I tre uomini e la donna scampati allo sgombero aspettano fino all’inizio del pomeriggio per rientrare nel campo. Iniziano a raccogliere quello che si è salvato, puliscono dalla terra versata dalla ruspa i vestiti ancora utilizzabili, cercano di recuperare qualche pentola, i libri da bancarella. «Questi li volevamo vendere in qualche mercatino», raccontano. Leggono il titolo, L’amore assassino, che fa una certa impressione davanti alla devastazione, mentre inizia a scendere la pioggia su Roma sotto il cielo scuro. Riempiono dei sacchi bianchi, li caricano sulle spalle.

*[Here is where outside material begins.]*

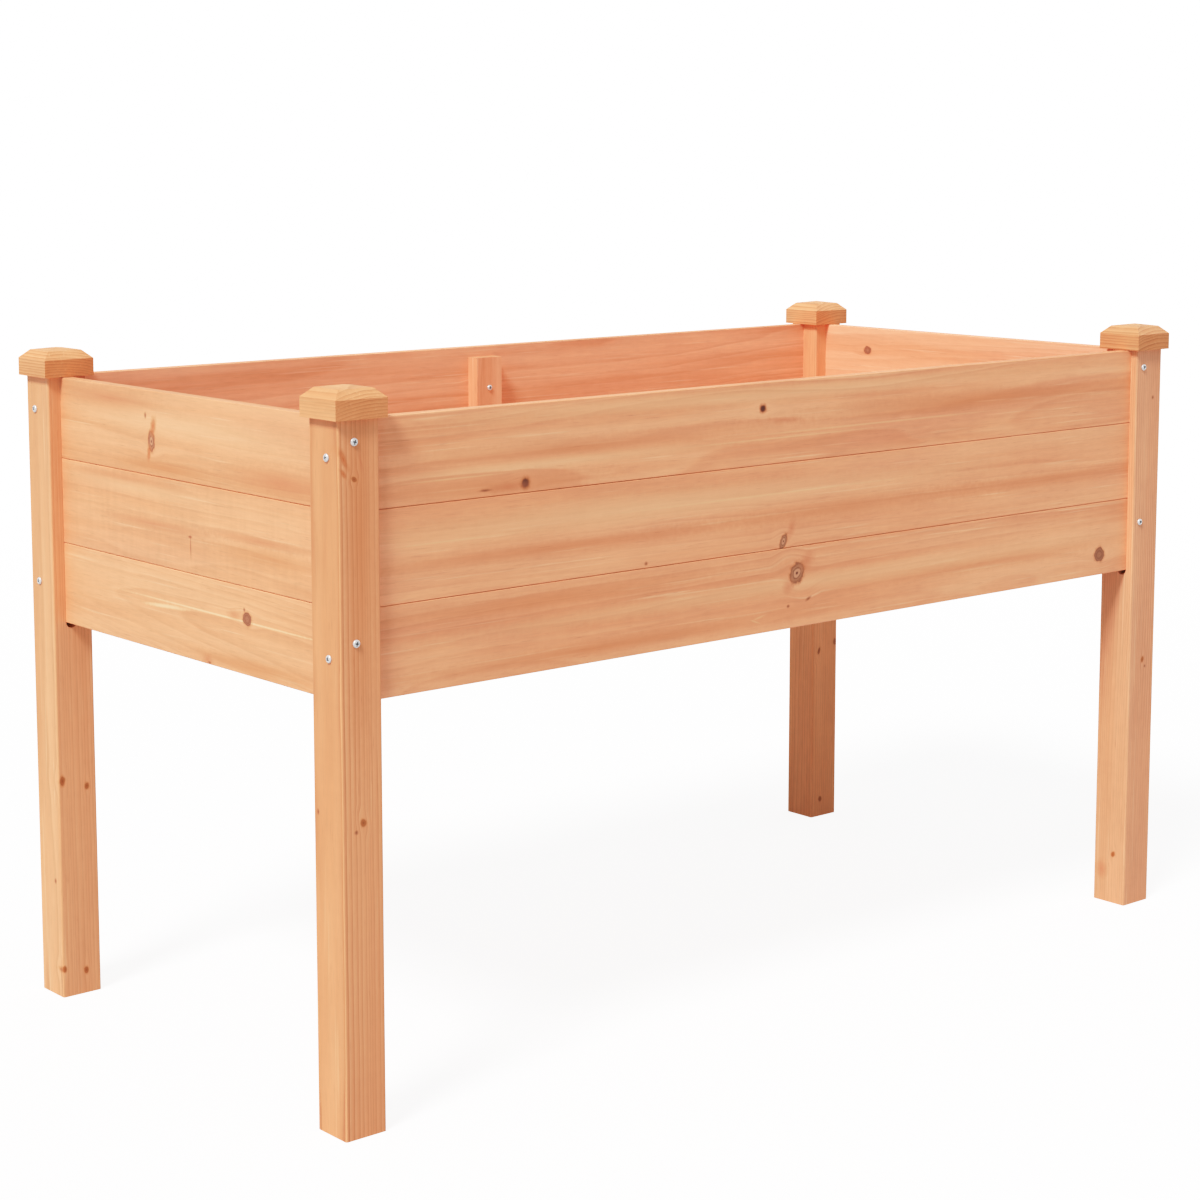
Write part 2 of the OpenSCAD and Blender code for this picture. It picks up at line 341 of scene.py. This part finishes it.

Poi si fermano: «Non sappiamo dove andare, che facciamo?». La sala del pronto intervento sociale – la cui presenza è prevista in questi casi – non si è fatta vedere: «Assistenti sociali? Non abbiamo visto nessuno, ci potevano avvisare prima – spiega V. mentre cerca tra i cumuli – come già è avvenuto, in passato, così potevamo almeno recuperare le nostre cose». Caricano sulle spalle i grossi sacchi bianchi, camminano sulle sponde fino a sparire dietro i canneti. Invisibili, inseguiti da quell’immagine delle ruspe pronte a distruggere anche l’apparenza di un rifugio.
Il comando generale della Polizia di Roma Capitale ieri pomeriggio ha diffuso una versione differente: «Questa mattina un intervento del PICS ( Pronto Intervento Centro Storico) della Polizia Locale di Roma Capitale, ha permesso di individuare l’autore di un incendio, propagatosi ieri pomeriggio in Lungotevere di Pietra Papa». La sera prima, confermano anche gli abitanti del campo, in una zona fuori dall’insediamento un canneto aveva preso fuoco. «Ero preoccupato anche io – spiega V. – noi abitiamo lì vicino». La Polizia locale ieri mattina è intervenuta, spiega il comunicato, per individuare l’autore dell’incendio: «L’uomo, N.B, di nazionalità rumena di 41 anni, è stato riconosciuto anche da un testimone oculare ed è stato denunciato per incendio doloso e occupazione abusiva di area demaniale.
Durante l’operazione – prosegue la versione arrivata dal comando generale – è stato individuato l’accampamento abusivo e si è proceduto subito allo sgombero». L’intervento della ruspa è stato confermato dagli ufficiali, che però negano gli eccessi: «Non c’è stata nessuna criticità, nessuna violenza», assicurano dagli uffici del Campidoglio, e «alle persone presenti è stata offerta assistenza alloggiativa da parte della Sala Operativa Sociale, che è stata rifiutata da tutti». Diversa su questo punto la versione dei testimoni ascoltati da il manifesto: «Non ci hanno offerto nessuna sistemazione, sono arrivati, hanno strattonato e buttato a terra una ragazza, poi con la ruspa hanno distrutto tutto, dicendoci che ci rispedivano in Romania con l’aereo». Al di là delle versioni contrastanti ci sono due evidenze che appaiono difficilmente negabili: quei cumuli di terra, vestiti, oggetti personali, pezzi di vita quotidiana distrutti dal ferro della ruspa e la mancata presenza sul posto dei servizi sociali, prevista in questi casi.